Pisamos con pies de plomo las primeras horas de este año que nos ilusiona imaginar como una hoja en blanco en la que todo está por escribirse. Pisamos con pies en polvorosa las últimas horas del anterior en el que todo parece escrito con renglones torcidos. Pisamos con pies desnudos las uvas de la ira hacia las que nos ha conducido este Gobierno. Como en la novela de Steinbeck, viajamos hacia un campo de promesas sobredimensionadas siendo mano de obra barata, un puente de plata tendido para otros, un tren de mercancía de la que nada nos toca. Ya es tiempo de recuperación en este pais de posibilidades ajenas.

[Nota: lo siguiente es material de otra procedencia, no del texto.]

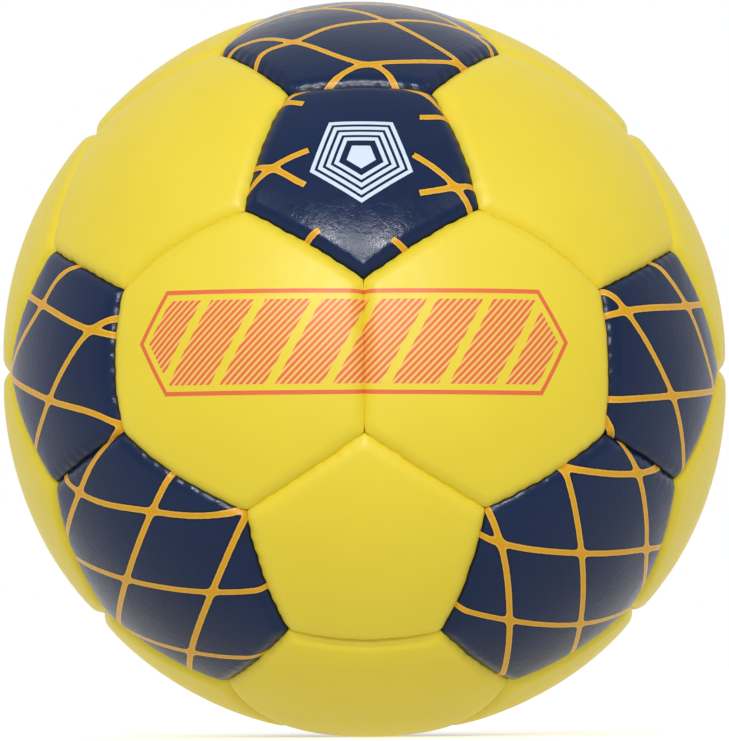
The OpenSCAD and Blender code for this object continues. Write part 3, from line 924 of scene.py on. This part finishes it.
def band_ink(tree, place, base, height, rough, grit):
    """A long six-sided band across the two middle panels: a frame round slanting blocks of fine hatching.

    Coral screen ink on a paler ground, the coral worn a little by the grit. Two sides are level and four
    slant, and a point's reach is how far outside the nearest it lies. The hatching runs at 45 degrees.
    """
    across, up, unprinted = marks(tree, "band")
    u = add(tree, "Math", across, -BAND_U, operation="ADD")
    v = add(tree, "Math", up, -BAND_V, operation="ADD")
    u_off, v_off = (add(tree, "Math", c, operation="ABSOLUTE") for c in (u, v))
    level = add(tree, "Math", v_off, -BAND_HALF, operation="ADD")
    slant = add(tree, "Math", v_off, np.sin(BAND_SLANT), -BAND_POINT, operation="MULTIPLY_ADD")
    slant = add(tree, "Math", u_off, np.cos(BAND_SLANT), slant, operation="MULTIPLY_ADD")
    reach = add(tree, "Math", level, slant, operation="MAXIMUM")
    reach = add(tree, "Math", reach, unprinted, operation="ADD")
    frame_line = add(tree, "Math", reach, -FRAME_HALF, FRAME_HALF, operation="COMPARE")
    block = add(tree, "Math", v, -np.tan(BAND_SLANT), u, operation="MULTIPLY_ADD")
    block = add(tree, "Math", block, BLOCK / 2, operation="PINGPONG")
    block = add(tree, "Math", block, BLOCK_GAP / 2, operation="GREATER_THAN")
    inside = add(tree, "Math", reach, -BLOCK_INSET, operation="LESS_THAN")
    block = add(tree, "Math", block, inside, operation="MULTIPLY")
    hatch = add(tree, "Math", u, v, operation="SUBTRACT")
    hatch = add(tree, "Math", hatch, HATCH / 2**0.5, operation="PINGPONG")
    hatch = add(tree, "Math", hatch, HATCH_WIDE / 2**0.5, operation="LESS_THAN")
    hatch = add(tree, "Math", hatch, block, operation="MULTIPLY")
    line = add(tree, "Math", frame_line, hatch, operation="MAXIMUM")
    worn = add(tree, "MapRange", grit, 0.6, 0.75, 0.95, 0.7)
    ground = add(tree, "Math", block, 0.55, operation="MULTIPLY")
    base = add(tree, "MixRGB", ground, base, linear("#F2BC74"))
    coral = add(tree, "Math", line, worn, operation="MULTIPLY")
    base = add(tree, "MixRGB", coral, base, linear("#E2603E"))
    ink = add(tree, "Math", line, block, operation="MAXIMUM")
    height = add(tree, "Math", ink, BAND_THICK, height, operation="MULTIPLY_ADD")
    return base, height, rough


def woven(name, colour, shade, pitch):
    """A plain weave, dull and a little fuzzy: warp and weft as two crossed waves, the higher one on top."""
    material, tree, output = new_material(name)
    place = add(tree, "TexCoord").outputs["Object"]
    threads = {"Vector": place, "Scale": WAVE_REPEAT / (pitch * MM), "Distortion": 0.6}
    warp, weft = (add(tree, "TexWave", threads, bands_direction=way) for way in "XZ")
    weave = add(tree, "Math", warp, weft, operation="MAXIMUM")
    fuzz = add(tree, "TexNoise", {"Vector": place, "Scale": 1 / (0.4 * MM), "Detail": 3})
    height = add(tree, "Math", fuzz, 0.4, weave, operation="MULTIPLY_ADD")
    base = add(tree, "MixRGB", weave, linear(shade), linear(colour))
    rough = add(tree, "MapRange", fuzz, *NOISE, 0.82, 0.95)
    finish_surface(tree, output, base, rough, height, 0.15)
    return material


def foamed(name, colour, shade):
    """Latex foam, cut: chalky, with pores just under a millimetre apart that show darker."""
    material, tree, output = new_material(name)
    place = add(tree, "TexCoord").outputs["Object"]
    pore = add(tree, "TexVoronoi", {"Vector": place, "Scale": 1 / (0.8 * MM)})
    cloud = add(tree, "TexNoise", {"Vector": place, "Scale": 1 / (9 * MM), "Detail": 4})
    height = add(tree, "MapRange", pore, 0.1, 0.5, 0.0, 1.0)
    base = add(tree, "MixRGB", height, linear(shade), linear(colour))
    faint = add(tree, "Math", cloud, 0.3, operation="MULTIPLY")
    base = add(tree, "MixRGB", faint, base, linear(shade))
    rough = add(tree, "MapRange", cloud, *NOISE, 0.85, 0.95)
    finish_surface(tree, output, base, rough, height, 0.2)
    return material


def twisted(name, colour, shade):
    """Waxed polyester thread, with a soft sheen: a fine twist, darkened in its furrows."""
    material, tree, output = new_material(name)
    place = add(tree, "TexCoord").outputs["Object"]
    twist = {"Vector": place, "Scale": WAVE_REPEAT / (0.5 * MM), "Distortion": 1.5}
    turns = add(tree, "TexWave", twist, bands_direction="DIAGONAL")
    wax = add(tree, "TexNoise", {"Vector": place, "Scale": 1 / (2 * MM), "Detail": 3})
    base = add(tree, "MixRGB", turns, linear(shade), linear(colour))
    rough = add(tree, "MapRange", wax, *NOISE, 0.4, 0.6)
    finish_surface(tree, output, base, rough, turns, 0.08)
    return material


def rubber(name, colour, shade, roughness):
    """Moulded rubber: faint flow marks, talc in its pores and a dull sheen."""
    material, tree, output = new_material(name)
    place = add(tree, "TexCoord").outputs["Object"]
    flow = add(tree, "TexNoise", {"Vector": place, "Scale": 1 / (12 * MM), "Detail": 5, "Distortion": 0.6})
    pit = add(tree, "TexNoise", {"Vector": place, "Scale": 1 / (0.5 * MM), "Detail": 3})
    talc = add(tree, "MapRange", pit, 0.6, 0.8, 0.0, 0.35)
    base = add(tree, "MixRGB", flow, linear(colour), linear(shade))
    base = add(tree, "MixRGB", talc, base, linear("#9A9A98"))
    rough = add(tree, "MapRange", flow, *NOISE, roughness - 0.06, roughness + 0.08)
    finish_surface(tree, output, base, rough, pit, 0.04)
    return material


# The yellow leather is nearly smooth and satin, the navy one glossier and more deeply embossed. Along their
# seams both are painted with shade in their groove's tone.
YELLOW = {
    "colour": "#E9D338",
    "shade": "#E6CE34",
    "groove": "#F0DC20",
    "roughness": 0.45,
    "specular": 0.28,
    "depth": 0.006,
    "seam_shade": (0.3, 0.5),
}
NAVY = {
    "colour": "#0C2348",
    "shade": "#091F41",
    "groove": "#040508",
    "roughness": 0.19,
    "specular": 0.16,
    "depth": 0.04,
    "seam_shade": (0.6, 0.85),
}
yellow_leather = leather("yellow_pu_leather", **YELLOW)
banded_leather = leather("yellow_pu_leather_with_coral_band", printed=band_ink, **YELLOW)
netted_leather = leather("navy_pu_leather_with_gold_net", printed=net_ink, **NAVY)
badged_leather = leather("navy_pu_leather_with_pale_badge", printed=badge_ink, **NAVY)
backing = woven("polyester_backing_cloth", "#D9D3C2", "#A79F8B", 0.7)


# The object

for group, sides in ((HEXAGONS, 6), (PENTAGONS, 5)):
    for name, axis in group.items():
        navy = name in FRONT_TO_BACK or name in BACK_TO_FRONT
        if name in BADGE_PANELS:
            skin = badged_leather
        elif navy:
            skin = netted_leather
        else:
            skin = banded_leather if name in BAND_PANELS else yellow_leather
        piece = panel_piece(name, axis, sides, skin, backing)

foam = foamed("cut_latex_foam", "#EAE7DD", "#C8C3B4")
lining = woven("laminated_cotton_lining", "#DAD4C3", "#A9A18C", 0.9)
thread = twisted("waxed_polyester_thread", "#CDBE93", "#8E7F56")
black_rubber = rubber("moulded_black_rubber", "#242425", "#2C2C2D", 0.55)
INNER = {
    "hex_foam_pads": foam,
    "pent_foam_pads": foam,
    "hex_linings": lining,
    "pent_linings": lining,
    "seam_threads_hex_hex": thread,
    "seam_threads_hex_pent": thread,
    "bladder": rubber("butyl_bladder_rubber", "#2B2A2C", "#343335", 0.5),
    "balance_patch": black_rubber,
    "valve_patch": black_rubber,
    "valve_body": black_rubber,
    "valve_plug": rubber("latex_plug_rubber", "#C9B27A", "#BBA265", 0.45),
}
for node, material in INNER.items():
    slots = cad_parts[node].data.materials
    slots.clear()
    slots.append(material)


# The stage


# Half the floor's side, and the glow that it gives other surfaces. To the eye it is half a glowing white
# and half lit, at a level that makes the two white together wherever the ball throws no shadow.
FLOOR_HALF = 6.0
FLOOR_BOUNCE = (0.69, 0.69, 0.68, 1.0)
FLOOR_LIT = (1.75, 1.75, 1.75, 1.0)
WHITE = (1.0, 1.0, 1.0, 1.0)
# The strength of the light from all round.
SKY = 0.6
# Each lamp's power in watts, its width and height, and its place. All of them face the ball. The two shines
# give only highlights, those that the face of a large softbox leaves on gloss, and light nothing else.
LAMPS = {
    "upper_left_softbox": (3.6, 0.12, 0.12, (-0.39, -1.31, 0.83)),
    "upper_right_softbox": (3.6, 0.12, 0.12, (0.23, -1.35, 0.83)),
    "middle_softbox": (3.0, 0.16, 0.16, (-0.03, -1.53, 0.45)),
    "wide_shine": (18, 0.9, 0.4, (-0.08, -1.4, 0.85)),
    "low_shine": (8, 0.5, 0.24, (-0.03, -1.55, 0.4)),
    "left_broad_softbox": (1.4, 0.5, 0.5, (-0.94, -0.79, 1.03)),
    "right_broad_softbox": (1.4, 0.5, 0.5, (0.94, -0.79, 1.03)),
}
SHINES = ("wide_shine", "low_shine")
# The camera's sensor in mm, and how near and far it sees.
SENSOR = 36.0
SEES_FROM, SEES_TO = 0.05, 30


def looked_at(tree):
    """1 for rays that show the background to the eye, straight, in gloss or through glass; 0 for others."""
    path = add(tree, "LightPath").outputs
    seen = add(tree, "Math", path["Is Camera Ray"], path["Is Glossy Ray"], operation="MAXIMUM")
    return add(tree, "Math", seen, path["Is Transmission Ray"], operation="MAXIMUM")


def stand(data, axes, place):
    """Adds a lamp or the camera to the scene at a place, with its own X, Y and Z along the three axes."""
    holder = bpy.data.objects.new(data.name, data)
    bpy.context.scene.collection.objects.link(holder)
    turn = np.eye(4)
    turn[:3, :3] = np.transpose(axes)
    turn[:3, 3] = place
    holder.matrix_world = Matrix(turn.tolist())
    return holder


def make_floor():
    """A pale floor under the ball that looks white and keeps the ball's shadow."""
    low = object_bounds()[0][2]
    mesh = bpy.data.meshes.new("floor")
    corners = [(FLOOR_HALF * i, FLOOR_HALF * j, low) for i, j in ((-1, -1), (1, -1), (1, 1), (-1, 1))]
    mesh.from_pydata(corners, [], [(0, 1, 2, 3)])
    floor = bpy.data.objects.new("floor", mesh)
    bpy.context.scene.collection.objects.link(floor)
    material, tree, output = new_material("pale_floor")
    seen = looked_at(tree)
    bounce = add(tree, "Emission", {"Color": FLOOR_BOUNCE})
    lit = add(tree, "BsdfDiffuse", {"Color": FLOOR_LIT})
    white = add(tree, "MixShader", 0.5, lit, add(tree, "Emission", {"Color": WHITE}))
    white = add(tree, "MixShader", seen, bounce, white)
    tree.links.new(white.outputs[0], output.inputs["Surface"])
    mesh.materials.append(material)


def make_light():
    """Even light from all round, seen as white, and the lamps in front of the ball."""
    world = bpy.data.worlds.new("studio")
    bpy.context.scene.world = world
    world.use_nodes = True
    tree = world.node_tree
    tree.nodes.clear()
    level = add(tree, "MapRange", looked_at(tree), 0.0, 1.0, SKY, 1.0)
    sky = add(tree, "Background", {"Color": WHITE, "Strength": level})
    tree.links.new(sky.outputs[0], tree.nodes.new("ShaderNodeOutputWorld").inputs["Surface"])
    for name, (power, width, tall, place) in LAMPS.items():
        light = bpy.data.lights.new(name, "AREA")
        light.shape = "RECTANGLE"
        light.energy, light.size, light.size_y = power, width, tall
        z = unit(place)
        x = unit(np.cross((0, 0, 1), z))
        holder = stand(light, (x, np.cross(z, x), z), place)
        holder.visible_diffuse = name not in SHINES


def make_camera():
    """The photograph's camera: its lens follows from the ball's scale, its shift from the ball's place."""
    camera = bpy.data.cameras.new("camera")
    camera.sensor_fit = "HORIZONTAL"
    camera.sensor_width = SENSOR
    camera.lens = SENSOR * PX_PER_MM * CAMERA_FAR / IMAGE_W
    camera.shift_x = (IMAGE_W / 2 - BALL_PX[0]) / IMAGE_W
    camera.shift_y = (BALL_PX[1] - IMAGE_H / 2) / IMAGE_W
    camera.clip_start, camera.clip_end = SEES_FROM, SEES_TO
    bpy.context.scene.camera = stand(camera, VIEW, VIEW[2] * CAMERA_FAR * MM)
    bpy.context.scene.view_settings.view_transform = "Standard"


make_floor()
make_light()
make_camera()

Han pasado seis días y nada parece haber cambiado en lo sustancial. La vida se sigue haciendo en las calles. Cada dos pasos, la acera se interrumpe con un alma pidiendo caridad, sabiendo que es algo de lo poco que hemos salvado por poco. Cada día, miles de caras conocidas cuentan la misma historia, lamentan las mismas cosas, se hacen las mismas preguntas. La vaguedad de las respuestas hace pensar que el seis de enero de 2015 amanecerá igual que éste (o peor). Si este año pasado, del que ya hace seis días que nos desahuciaron, se ha llevado 370.000 empleos, ¿de qué será capaz el 2014, más nuevo, más alto, más de lo mismo? Somos ratones a la carrera presos en una rueda de estadísticas sumando cantidades traumáticas de paro, de pobreza, de realismo. No hay magia que alumbre un dinero, que se fue en superficialidades, para paliar el hambre de necesidades básicas. No hay reyes que dibujen sonrisas sin desayunar. No hay camellos de los que transportaban ilusión a hogares hoy deshabitados. No hemos ido a mejor a pesar de las promesas incansables. A pie de calle, no han llegado las fórmulas diplomáticas, la pomada en tubo de plasma, las luces de artificio al final del tunel, el falso charol de sus brotes verdes. Y los gritos desde la plaza, cuando los hubo, sólo sirvieron para decir: sabemos que no sabéis.
El nuevo año se desliza por esta cuesta abajo que no remonta y España sigue siendo la imagen de un país enfermo de escaseces y lujuria de corrupción. Esta enfermedad crónica no debiera llevar copago. Esta plusvalía de palacio no se puede pagar a escote. Llegamos a un futuro que se abalanza con prisa sobre el pasado, uno que pierde y mucho en la distancia corta. Los optimistas siguen apuntando que de peores hemos salido. Pero, cuando se tienen veinte años y la universidad se convierte en un lujo, cuando se tienen treinta y el futuro está cerrado, cuando se tienen cincuenta y la profesión amputada, cuando se tienen setenta y vuelven los hijos, la pregunta sigue siendo: ¿hasta cuándo?